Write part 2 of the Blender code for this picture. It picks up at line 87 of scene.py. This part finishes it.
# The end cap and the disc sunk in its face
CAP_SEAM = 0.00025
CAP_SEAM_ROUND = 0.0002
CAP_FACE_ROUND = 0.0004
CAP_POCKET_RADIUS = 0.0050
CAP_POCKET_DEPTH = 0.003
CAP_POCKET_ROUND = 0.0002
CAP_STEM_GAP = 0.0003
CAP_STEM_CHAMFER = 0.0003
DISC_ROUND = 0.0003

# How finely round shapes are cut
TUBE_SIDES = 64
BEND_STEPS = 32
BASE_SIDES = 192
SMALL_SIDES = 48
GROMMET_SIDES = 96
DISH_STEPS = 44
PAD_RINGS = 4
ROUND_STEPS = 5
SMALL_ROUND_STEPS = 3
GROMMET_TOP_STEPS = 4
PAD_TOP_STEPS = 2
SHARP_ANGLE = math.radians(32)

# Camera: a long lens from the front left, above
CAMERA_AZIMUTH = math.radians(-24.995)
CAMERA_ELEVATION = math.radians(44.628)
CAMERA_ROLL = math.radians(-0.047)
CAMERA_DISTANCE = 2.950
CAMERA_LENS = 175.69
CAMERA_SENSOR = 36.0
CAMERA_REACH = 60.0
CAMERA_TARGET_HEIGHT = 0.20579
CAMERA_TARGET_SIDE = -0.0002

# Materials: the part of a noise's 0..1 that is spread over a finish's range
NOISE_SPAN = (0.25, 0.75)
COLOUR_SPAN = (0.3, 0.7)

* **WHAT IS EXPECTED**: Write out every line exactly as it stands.

* **THE COMPLETED TASK**:
Write part 2 of the Blender code for this picture. It picks up at line 87 of scene.py. This part finishes it.
# The end cap and the disc sunk in its face
CAP_SEAM = 0.00025
CAP_SEAM_ROUND = 0.0002
CAP_FACE_ROUND = 0.0004
CAP_POCKET_RADIUS = 0.0050
CAP_POCKET_DEPTH = 0.003
CAP_POCKET_ROUND = 0.0002
CAP_STEM_GAP = 0.0003
CAP_STEM_CHAMFER = 0.0003
DISC_ROUND = 0.0003

# How finely round shapes are cut
TUBE_SIDES = 64
BEND_STEPS = 32
BASE_SIDES = 192
SMALL_SIDES = 48
GROMMET_SIDES = 96
DISH_STEPS = 44
PAD_RINGS = 4
ROUND_STEPS = 5
SMALL_ROUND_STEPS = 3
GROMMET_TOP_STEPS = 4
PAD_TOP_STEPS = 2
SHARP_ANGLE = math.radians(32)

# Camera: a long lens from the front left, above
CAMERA_AZIMUTH = math.radians(-24.995)
CAMERA_ELEVATION = math.radians(44.628)
CAMERA_ROLL = math.radians(-0.047)
CAMERA_DISTANCE = 2.950
CAMERA_LENS = 175.69
CAMERA_SENSOR = 36.0
CAMERA_REACH = 60.0
CAMERA_TARGET_HEIGHT = 0.20579
CAMERA_TARGET_SIDE = -0.0002

# Materials: the part of a noise's 0..1 that is spread over a finish's range
NOISE_SPAN = (0.25, 0.75)
COLOUR_SPAN = (0.3, 0.7)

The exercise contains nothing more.